According to him, the IMF intervention has helped reduce the high fiscal and current account deficits -- which are projected to drop even further.

In 2013 Ghana’s fiscal deficit rose to 12 percent, but 2015 statistics show that it has dropped to 6.7 percent with current account deficit declining from 10.6 percent to 7.8 percent over the same period.

“We are still in the process of ensuring a lower outcome for the two deficits as a result of measures we are taking,” he noted.

With rising deficits and challenging economic conditions, growth declined significantly from a high of 14 percent in 2011 to about 3.5 percent as of last year, but Mr. Narh explained that these are necessary outcomes of rebalancing the economy, because “we needed to achieve stability before growth can take off”.

He also attributed the decline in growth to a fall in commodity prices, however adding that with commodity prices recovering on the world market, revenues will go up and targets can be achieved over the medium- and long-term.

“Commodity prices are reversing positively.

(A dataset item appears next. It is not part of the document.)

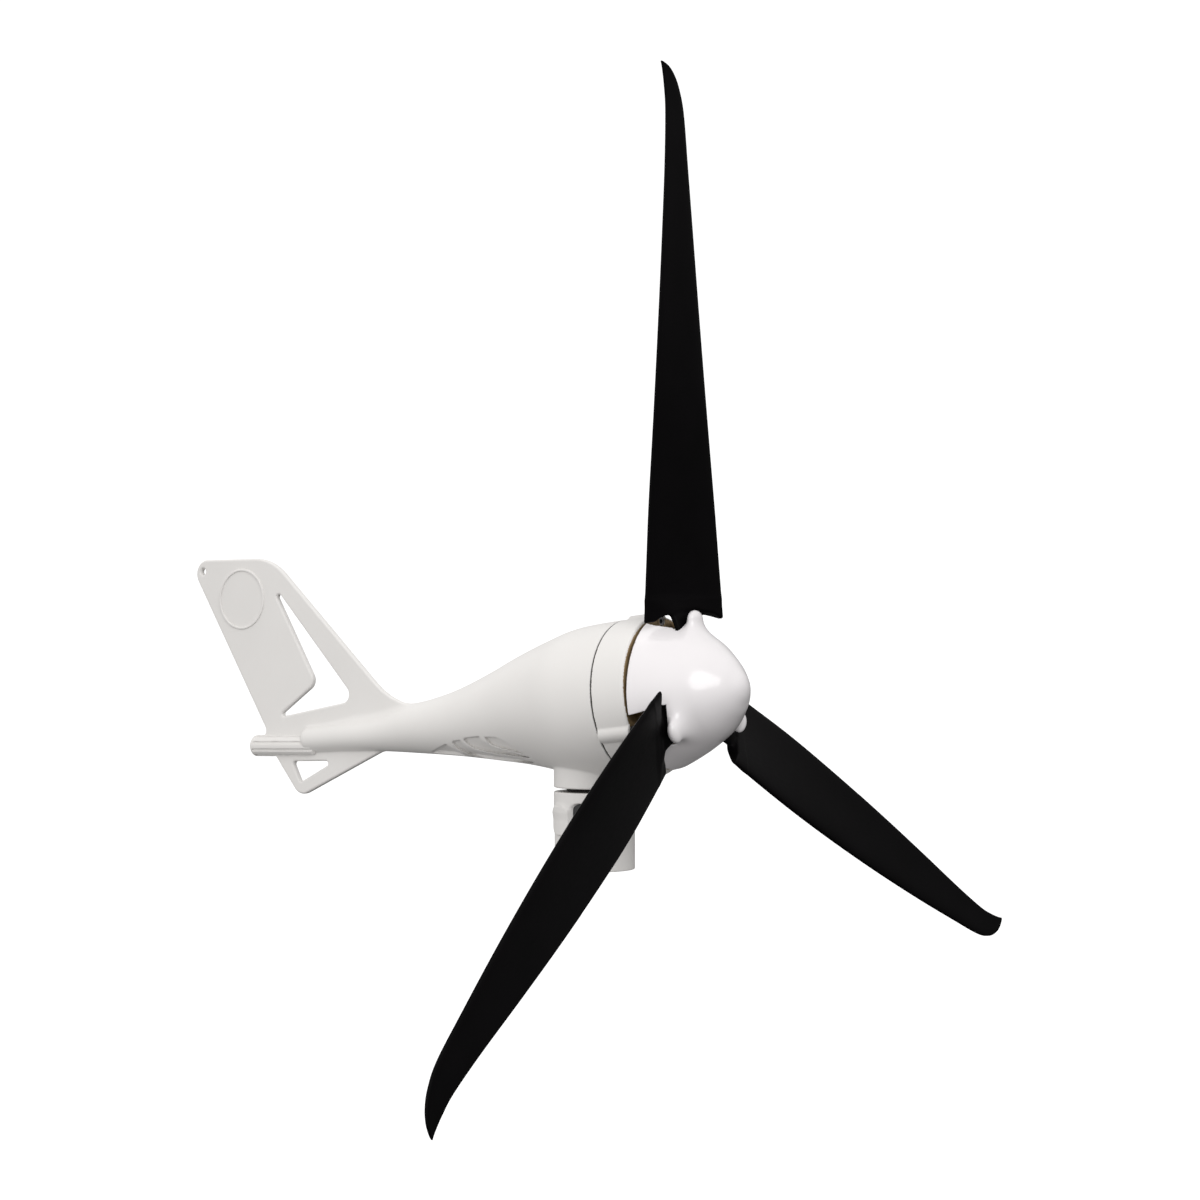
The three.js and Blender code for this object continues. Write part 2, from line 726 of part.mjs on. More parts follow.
function poleCollar() {
  const sleeve = solid(
    upright(
      turned(
        [
          [POLE_RADIUS + GAP, 0],
          [COLLAR_RADIUS - 1.6, 0],
          [COLLAR_RADIUS - 0.8, 0.8],
          [COLLAR_RADIUS - 0.8, 35],
          [COLLAR_RADIUS, 36.5],
          [COLLAR_RADIUS, COLLAR_TOP - 1.2],
          [COLLAR_RADIUS - 1.2, COLLAR_TOP],
          [15, COLLAR_TOP],
          [15, SOCKET_DEPTH],
          [POLE_RADIUS + GAP, SOCKET_DEPTH],
        ],
        32
      )
    )
  );
  const slit = new THREE.BoxGeometry(40, SLIT, 64).translate(CLAMP_RADIUS + 10, 0, 31);
  const cuts = [solid(toClamp(slit.translate(0, 0, -1)))];
  const middle = (CLAMP_HEIGHTS[0] + CLAMP_HEIGHTS[1]) / 2;
  const half = (CLAMP_HEIGHTS[1] - CLAMP_HEIGHTS[0]) / 2 + 6.2;
  const stadium = rounded([
    [-6.2, -half, 6.1],
    [6.2, -half, 6.1],
    [6.2, half, 6.1],
    [-6.2, half, 6.1],
  ]);
  const pocket = extrude(stadium, 30, 5).rotateX(Math.PI / 2).translate(CLAMP_RADIUS, -11, middle);
  cuts.push(solid(toClamp(pocket)));
  for (const height of CLAMP_HEIGHTS) {
    const hole = rod(3 + GAP, -20, 20, 12).translate(CLAMP_RADIUS, 0, height);
    cuts.push(solid(toClamp(hole)));
  }
  return cut(sleeve, cuts);
}

function yawShaft() {
  return upright(
    turned(
      [
        [5, 56],
        [15 - GAP, 56],
        [15 - GAP, COLLAR_TOP + GAP],
        [17.5, COLLAR_TOP + GAP],
        [17.5, LOWER_YAW_BEARING.low - GAP],
        [15 - GAP, LOWER_YAW_BEARING.low - GAP],
        [15 - GAP, 110],
        [12.5, 112],
        [12.5, UPPER_YAW_BEARING.low - GAP],
        [10 - GAP, UPPER_YAW_BEARING.low - GAP],
        [10 - GAP, 165],
        [5, 165],
      ],
      20
    )
  );
}

const SLIP_RINGS = [141, 148, 155]; // lower face of each ring
const RING_HEIGHT = 5;

function slipRingCarrier() {
  const profile = [[10, 137]];
  let low = 137;
  for (const start of SLIP_RINGS) {
    profile.push([15, low], [15, start - GAP], [12.5, start - GAP], [12.5, start + RING_HEIGHT + GAP]);
    low = start + RING_HEIGHT + GAP;
  }
  profile.push([15, low], [15, 163], [10, 163]);
  return upright(turned(profile, 16));
}

function snapRing() {
  const shape = new THREE.Shape();
  shape.absarc(0, 0, 32.6, 0.25, 2 * Math.PI - 0.25);
  shape.absarc(0, 0, 28, 2 * Math.PI - 0.25, 0.25, true);
  shape.closePath();
  return extrude(shape, 1.4, 18).translate(0, 0, 78.7);
}

// ---------------------------------------------------------------- assembly

function addPoleMount() {
  piece("pole_collar", poleCollar(), castingPaint, turbine);
  piece("yaw_shaft", yawShaft(), steel, turbine);
  piece("dust_seal", upright(ring(17.8, 27, COLLAR_TOP + GAP, 78.3, 32)), rubber, turbine);
  piece("yaw_lock_nut", upright(ring(10, 16, 128.4, 135, 16)), steel, turbine);
  piece("slip_ring_carrier", slipRingCarrier(), blackPlastic, turbine);
  SLIP_RINGS.forEach((low, i) => {
    const band = upright(ring(12.8, 15.5, low, low + RING_HEIGHT, 24));
    piece(`slip_ring_${i + 1}`, band, copper, turbine);
  });
  CLAMP_HEIGHTS.forEach((height, i) => {
    const level = i === 0 ? "lower" : "upper";
    const bolt = geometryOf(socketScrew(3, 28, 4.8, 6, 11 + GAP)).rotateX(Math.PI);
    piece(`clamp_bolt_${level}`, toClamp(bolt.translate(CLAMP_RADIUS, 0, height)), steel, turbine);
  });
}

function addYawBearings() {
  bearing("lower_yaw_bearing", LOWER_YAW_BEARING, turbine, upright);
  bearing("upper_yaw_bearing", UPPER_YAW_BEARING, turbine, upright);
  piece("snap_ring", snapRing(), steel, turbine);
}

function addHead() {
  piece("body_casting", bodyCasting(), castingPaint, turbine);
  piece("face_plate", facePlate(), castingPaint, drive);
  piece("face_gasket", gasket(), rubber, drive);
  SCREW_ANGLES.forEach((angle, i) => {
    const screw = geometryOf(socketScrew(2.3, 46, 4.4, 4, FACE_FRONT - 5.2));
    const shape = aroundAxis(screw.translate(0, 0, SCREW_CIRCLE), angle);
    piece(`face_screw_${i + 1}`, shape, steel, drive);
  });
  piece("stator_core", statorCore(), lamination, drive);
  piece("stator_winding", statorWinding(), copper, drive);
  piece("shaft_seal", ring(FRONT_BEARING.bore, 14.2, 93.2, 95.8, 24), rubber, drive);
}

function addElectronics() {
  const { x, from, to, z, thickness } = BOARD;
  const board = new THREE.BoxGeometry(2 * x, to - from, thickness);
  piece("circuit_board", board.translate(0, (from + to) / 2, z + thickness / 2), boardGreen, turbine);
  const top = z + thickness + GAP;
  const block = new THREE.BoxGeometry(28, 28, 9).translate(-8, 66, top + 4.5);
  piece("rectifier", block, blackPlastic, turbine);
  const can = upright(rod(8, 0, 22, 18)).translate(10, 96, top);
  piece("capacitor", can, blackPlastic, turbine);
  const holder = new THREE.BoxGeometry(18, 9, 30).translate(0, 28.5, TOWER.top + GAP + 15);
  piece("brush_holder", holder, blackPlastic, turbine);
  SLIP_RINGS.forEach((low, i) => {
    const brush = new THREE.BoxGeometry(6, 7.6, 4.4).translate(0, 19.8, low + RING_HEIGHT / 2);
    piece(`brush_${i + 1}`, brush, carbon, turbine);
  });
}

function addRotor() {
  piece("rotor_shaft", rotorShaft(), steel, drive);
  piece("rotor_core", rotorCore(), lamination, drive);
  for (let i = 0; i < MAGNET_COUNT; i += 1) {
    piece(`magnet_${i + 1}`, magnet(i), magnetPlate, drive);
  }
  bearing("front_bearing", FRONT_BEARING, drive);
  bearing("rear_bearing", REAR_BEARING, drive);
  piece("hub_plate", hubPlate(), steel, drive);
  piece("hub_washer", ring(7.3, 14, PLATE[1] + GAP, 108.7, 24), steel, drive);
  piece("hub_nut", hexNut(7.3, 19, 109, 118), steel, drive);
  for (let i = 0; i < BLADE_COUNT; i += 1) {
    const mesh = piece(`blade_${i + 1}`, blade(), bladeComposite, drive);
    mesh.rotation.y = -i * BLADE_STEP;
  }
  let boltNumber = 0;
  eachBladeBolt((bladeIndex, side) => {
    boltNumber += 1;
    const screw = geometryOf(socketScrew(2.5, 15, 4.3, 5, FOOT.high + GAP));
    const shape = aroundAxis(screw.translate(BOLT_OFFSET * side, 0, BOLT_RADIUS), bladeIndex * BLADE_STEP);
    piece(`blade_bolt_${boltNumber}`, shape, steel, drive);
  });
  piece("nose_cone", noseCone(), nosePlastic, drive);
}

addPoleMount();
addYawBearings();
addHead();
addElectronics();
addRotor();

export default turbine;
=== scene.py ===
"""Looks of the small three-blade wind turbine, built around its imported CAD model.

Shapes are worked out in millimetres in the row frame: +Z up, nose towards -Y, tail towards +Y, origin on the
yaw axis at the collar's bottom rim. "s" is a distance along the tilted rotor axis, towards the nose, and "h"
is a distance square to that axis, upwards. Cast and moulded shapes are signed distance fields (negative
inside) that are turned into meshes, so that every edge is rounded as a real casting's is.
"""

import math

import bpy
import numpy as np
from mathutils import Matrix, Vector


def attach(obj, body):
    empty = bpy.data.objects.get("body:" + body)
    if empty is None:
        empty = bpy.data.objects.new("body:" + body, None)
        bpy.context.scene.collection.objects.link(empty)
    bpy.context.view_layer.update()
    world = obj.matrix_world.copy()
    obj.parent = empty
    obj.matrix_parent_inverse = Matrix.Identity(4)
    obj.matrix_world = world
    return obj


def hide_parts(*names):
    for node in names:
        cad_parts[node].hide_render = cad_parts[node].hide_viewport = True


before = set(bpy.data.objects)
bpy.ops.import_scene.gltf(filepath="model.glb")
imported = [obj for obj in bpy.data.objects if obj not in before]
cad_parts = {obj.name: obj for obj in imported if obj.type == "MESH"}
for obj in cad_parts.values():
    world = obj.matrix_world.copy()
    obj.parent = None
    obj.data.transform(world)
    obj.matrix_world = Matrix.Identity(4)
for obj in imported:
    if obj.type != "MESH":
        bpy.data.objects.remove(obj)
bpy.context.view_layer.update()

# ---------------------------------------------------------------- driving dimensions, in millimetres

MM = 0.001
AXIS_HEIGHT = 158.0
AXIS_TILT = math.radians(6)
BLADE_STEP = math.radians(120)
QUICK = 1.0  # how much coarser the meshes are while trying things

COLLAR_RADIUS = 39.2
COLLAR_TOP = 73.9
NECK_BOTTOM = 77.6
POLE_RADIUS = 24.45
SOCKET_DEPTH = 55.0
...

Cocoa price is now upward of US$3,000 per tonne and gold price has increased from US$1,100 to US$1,240 and above; and so we expect that if this should continue we will be able to maintain import cover for about three months going forward, and likely help with the foreign currency stability that we see on the FX market.

“Oil prices rose beyond US$100 per barrel in 2014 and sank as low as below US$30 per barrel last year, but is now recovering to about US$49 per barrel.”

The central bank has introduced new foreign exchange rules that will from July 1 this year require exporters to repatriate all export proceeds to the country, which alters several forex requirements of the central bank.

Also, it has directed mining companies to surrender all their foreign exchange directly to the banks, which hitherto was surrendered to the central bank. By these new rules the 60-day mandatory repatriation of export proceeds will no longer apply, and the repatriation period of export proceeds will now be aligned with the terms agreed between trading parties.

These, according to Mr. Narh, are part of measures to deepen the foreign exchange market and promote greater transparency in the determination of exchange rates as the central bank attempts to limit its role in the forex market.

It is expected that the new rules will help curb speculative activities, since players in the financial services sector will have knowledge about the inflow of foreign currencies into the market at any particular point in time; and the central bank’s intervention in the market will also be reduced with the new rules.

Touching on inflation, which is the main target of the central bank, Mr. Narh said by mid-2017 it should return to single-digit status.